### Information shown
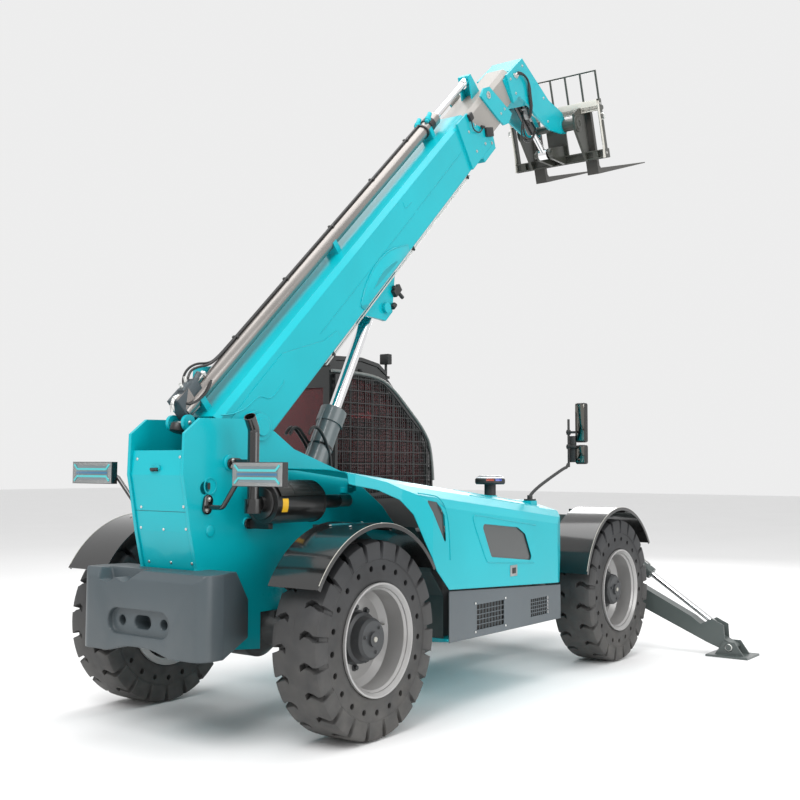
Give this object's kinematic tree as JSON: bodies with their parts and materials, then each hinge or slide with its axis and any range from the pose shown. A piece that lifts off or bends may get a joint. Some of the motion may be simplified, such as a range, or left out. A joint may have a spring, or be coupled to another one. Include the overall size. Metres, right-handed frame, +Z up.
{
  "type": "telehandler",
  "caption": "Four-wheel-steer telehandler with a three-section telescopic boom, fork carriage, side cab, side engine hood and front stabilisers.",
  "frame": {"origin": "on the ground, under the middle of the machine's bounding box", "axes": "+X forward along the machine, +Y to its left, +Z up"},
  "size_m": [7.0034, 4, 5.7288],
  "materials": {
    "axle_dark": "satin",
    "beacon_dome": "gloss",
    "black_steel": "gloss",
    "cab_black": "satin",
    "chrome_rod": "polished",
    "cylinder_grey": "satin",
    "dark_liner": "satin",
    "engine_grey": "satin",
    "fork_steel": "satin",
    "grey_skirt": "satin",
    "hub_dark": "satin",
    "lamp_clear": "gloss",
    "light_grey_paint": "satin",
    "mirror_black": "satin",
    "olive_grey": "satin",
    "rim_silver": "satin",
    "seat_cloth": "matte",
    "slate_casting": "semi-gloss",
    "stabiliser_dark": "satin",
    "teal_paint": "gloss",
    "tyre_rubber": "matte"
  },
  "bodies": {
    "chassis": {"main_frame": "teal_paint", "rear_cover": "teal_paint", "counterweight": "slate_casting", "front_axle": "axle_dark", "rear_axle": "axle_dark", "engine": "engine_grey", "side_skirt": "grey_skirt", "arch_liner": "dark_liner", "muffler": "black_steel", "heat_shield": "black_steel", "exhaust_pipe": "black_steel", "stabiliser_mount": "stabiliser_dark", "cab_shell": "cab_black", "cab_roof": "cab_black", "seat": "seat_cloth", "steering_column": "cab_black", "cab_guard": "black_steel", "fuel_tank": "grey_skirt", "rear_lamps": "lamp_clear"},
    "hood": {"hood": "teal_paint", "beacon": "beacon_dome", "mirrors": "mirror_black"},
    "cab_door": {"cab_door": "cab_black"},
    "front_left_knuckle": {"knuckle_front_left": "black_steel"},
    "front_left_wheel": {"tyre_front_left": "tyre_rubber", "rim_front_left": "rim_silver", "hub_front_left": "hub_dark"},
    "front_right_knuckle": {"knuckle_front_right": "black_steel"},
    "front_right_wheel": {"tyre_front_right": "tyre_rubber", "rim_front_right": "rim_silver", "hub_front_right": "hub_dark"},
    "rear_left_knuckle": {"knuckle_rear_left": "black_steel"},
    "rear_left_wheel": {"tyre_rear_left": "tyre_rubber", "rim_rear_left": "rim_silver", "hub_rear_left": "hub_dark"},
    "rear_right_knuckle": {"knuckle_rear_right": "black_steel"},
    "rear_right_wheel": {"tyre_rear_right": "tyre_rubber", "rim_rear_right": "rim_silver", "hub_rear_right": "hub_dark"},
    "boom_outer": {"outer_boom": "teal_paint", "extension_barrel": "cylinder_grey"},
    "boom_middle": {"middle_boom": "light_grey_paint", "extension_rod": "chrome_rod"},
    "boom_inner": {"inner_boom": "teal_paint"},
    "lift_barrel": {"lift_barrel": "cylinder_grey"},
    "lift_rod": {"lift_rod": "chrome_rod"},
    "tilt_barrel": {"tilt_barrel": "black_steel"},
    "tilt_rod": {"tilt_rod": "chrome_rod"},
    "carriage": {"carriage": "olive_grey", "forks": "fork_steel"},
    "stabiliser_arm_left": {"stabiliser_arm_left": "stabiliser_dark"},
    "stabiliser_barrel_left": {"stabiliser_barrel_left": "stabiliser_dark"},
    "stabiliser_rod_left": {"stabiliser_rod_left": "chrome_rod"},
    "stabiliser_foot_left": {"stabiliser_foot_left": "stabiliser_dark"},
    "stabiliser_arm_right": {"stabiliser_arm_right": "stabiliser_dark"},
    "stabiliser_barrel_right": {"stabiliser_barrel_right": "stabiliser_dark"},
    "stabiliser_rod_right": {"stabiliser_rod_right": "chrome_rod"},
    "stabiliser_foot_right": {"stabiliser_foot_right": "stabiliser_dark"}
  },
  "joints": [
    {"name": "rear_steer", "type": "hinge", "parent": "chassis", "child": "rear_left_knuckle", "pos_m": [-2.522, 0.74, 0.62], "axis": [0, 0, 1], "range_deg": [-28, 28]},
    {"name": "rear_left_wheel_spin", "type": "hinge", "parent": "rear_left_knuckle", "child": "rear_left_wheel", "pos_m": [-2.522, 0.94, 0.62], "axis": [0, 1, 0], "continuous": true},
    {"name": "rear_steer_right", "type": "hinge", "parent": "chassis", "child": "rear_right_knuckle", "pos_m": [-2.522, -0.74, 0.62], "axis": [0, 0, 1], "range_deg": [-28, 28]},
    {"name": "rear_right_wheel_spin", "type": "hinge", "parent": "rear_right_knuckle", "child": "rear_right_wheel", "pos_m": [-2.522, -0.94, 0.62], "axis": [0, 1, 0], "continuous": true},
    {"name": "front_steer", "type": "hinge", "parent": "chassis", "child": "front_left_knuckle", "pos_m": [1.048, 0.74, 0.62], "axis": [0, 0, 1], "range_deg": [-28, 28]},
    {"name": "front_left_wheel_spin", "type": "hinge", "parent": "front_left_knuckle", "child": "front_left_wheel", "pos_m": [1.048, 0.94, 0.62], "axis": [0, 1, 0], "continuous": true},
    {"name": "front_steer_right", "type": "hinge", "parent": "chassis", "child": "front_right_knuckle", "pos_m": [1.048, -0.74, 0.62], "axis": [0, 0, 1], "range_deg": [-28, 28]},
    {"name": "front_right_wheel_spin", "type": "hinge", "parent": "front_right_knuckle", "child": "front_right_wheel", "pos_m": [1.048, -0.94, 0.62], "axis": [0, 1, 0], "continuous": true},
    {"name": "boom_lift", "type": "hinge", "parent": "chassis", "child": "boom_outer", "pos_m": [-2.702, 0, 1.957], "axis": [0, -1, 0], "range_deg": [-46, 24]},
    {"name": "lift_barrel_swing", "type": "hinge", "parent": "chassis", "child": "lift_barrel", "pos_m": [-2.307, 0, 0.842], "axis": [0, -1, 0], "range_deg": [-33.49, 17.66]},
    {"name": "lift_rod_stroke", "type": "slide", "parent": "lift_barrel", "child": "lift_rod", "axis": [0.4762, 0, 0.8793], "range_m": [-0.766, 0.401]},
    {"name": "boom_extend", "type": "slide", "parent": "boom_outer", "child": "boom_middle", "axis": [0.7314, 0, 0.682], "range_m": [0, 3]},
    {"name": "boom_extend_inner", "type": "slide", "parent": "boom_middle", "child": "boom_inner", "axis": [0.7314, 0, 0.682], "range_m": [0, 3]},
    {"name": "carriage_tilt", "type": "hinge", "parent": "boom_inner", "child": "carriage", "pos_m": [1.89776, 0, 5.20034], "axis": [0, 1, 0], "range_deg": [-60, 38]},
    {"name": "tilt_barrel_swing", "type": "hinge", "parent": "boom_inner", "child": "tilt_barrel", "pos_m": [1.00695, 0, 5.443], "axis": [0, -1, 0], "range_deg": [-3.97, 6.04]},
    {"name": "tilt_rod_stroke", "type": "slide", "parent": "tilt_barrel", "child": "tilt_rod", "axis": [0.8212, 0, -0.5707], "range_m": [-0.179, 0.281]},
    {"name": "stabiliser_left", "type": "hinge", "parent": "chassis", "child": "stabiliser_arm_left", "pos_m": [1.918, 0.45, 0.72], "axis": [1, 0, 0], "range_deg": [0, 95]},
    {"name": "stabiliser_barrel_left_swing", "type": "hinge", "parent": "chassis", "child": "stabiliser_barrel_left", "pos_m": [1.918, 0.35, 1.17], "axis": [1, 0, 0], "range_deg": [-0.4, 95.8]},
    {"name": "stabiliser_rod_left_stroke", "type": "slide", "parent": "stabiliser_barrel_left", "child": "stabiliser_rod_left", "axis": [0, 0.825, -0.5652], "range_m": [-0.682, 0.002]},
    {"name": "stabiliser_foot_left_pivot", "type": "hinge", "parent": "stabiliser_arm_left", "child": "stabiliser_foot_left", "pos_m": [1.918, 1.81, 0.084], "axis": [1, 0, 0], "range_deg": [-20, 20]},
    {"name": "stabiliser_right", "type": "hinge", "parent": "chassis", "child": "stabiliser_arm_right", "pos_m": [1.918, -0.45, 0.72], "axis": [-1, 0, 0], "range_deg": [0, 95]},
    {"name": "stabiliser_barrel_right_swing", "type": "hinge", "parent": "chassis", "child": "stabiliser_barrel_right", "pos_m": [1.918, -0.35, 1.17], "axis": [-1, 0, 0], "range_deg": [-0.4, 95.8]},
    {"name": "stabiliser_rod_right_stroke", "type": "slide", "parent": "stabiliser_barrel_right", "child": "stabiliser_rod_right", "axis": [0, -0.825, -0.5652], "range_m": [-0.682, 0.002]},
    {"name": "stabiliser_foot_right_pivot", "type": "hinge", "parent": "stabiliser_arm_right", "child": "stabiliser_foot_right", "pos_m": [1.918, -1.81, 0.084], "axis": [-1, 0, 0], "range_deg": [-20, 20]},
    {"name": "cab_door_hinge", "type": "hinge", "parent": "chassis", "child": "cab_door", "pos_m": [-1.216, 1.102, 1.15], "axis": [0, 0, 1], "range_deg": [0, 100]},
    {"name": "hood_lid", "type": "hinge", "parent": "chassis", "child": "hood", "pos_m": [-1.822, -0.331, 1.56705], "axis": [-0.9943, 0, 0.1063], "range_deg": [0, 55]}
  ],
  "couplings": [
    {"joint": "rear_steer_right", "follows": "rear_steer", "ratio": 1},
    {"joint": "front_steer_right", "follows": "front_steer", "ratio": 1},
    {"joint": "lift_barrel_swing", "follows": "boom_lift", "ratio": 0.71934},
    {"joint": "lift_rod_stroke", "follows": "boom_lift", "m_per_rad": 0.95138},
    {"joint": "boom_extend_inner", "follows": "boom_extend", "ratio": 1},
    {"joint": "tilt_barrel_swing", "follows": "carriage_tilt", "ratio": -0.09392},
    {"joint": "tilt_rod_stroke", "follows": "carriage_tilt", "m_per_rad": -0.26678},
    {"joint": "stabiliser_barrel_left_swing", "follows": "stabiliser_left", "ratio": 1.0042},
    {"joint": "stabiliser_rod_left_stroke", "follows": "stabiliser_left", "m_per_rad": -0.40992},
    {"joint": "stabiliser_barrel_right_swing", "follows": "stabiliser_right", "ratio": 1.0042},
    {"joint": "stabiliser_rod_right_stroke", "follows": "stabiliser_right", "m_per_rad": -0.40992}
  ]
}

### Requirements
Locate the lines above that hold the word "materials". Show every one of them.

### Written solution
Give this object's kinematic tree as JSON: bodies with their parts and materials, then each hinge or slide with its axis and any range from the pose shown. A piece that lifts off or bends may get a joint. Some of the motion may be simplified, such as a range, or left out. A joint may have a spring, or be coupled to another one. Include the overall size. Metres, right-handed frame, +Z up.
  "materials": {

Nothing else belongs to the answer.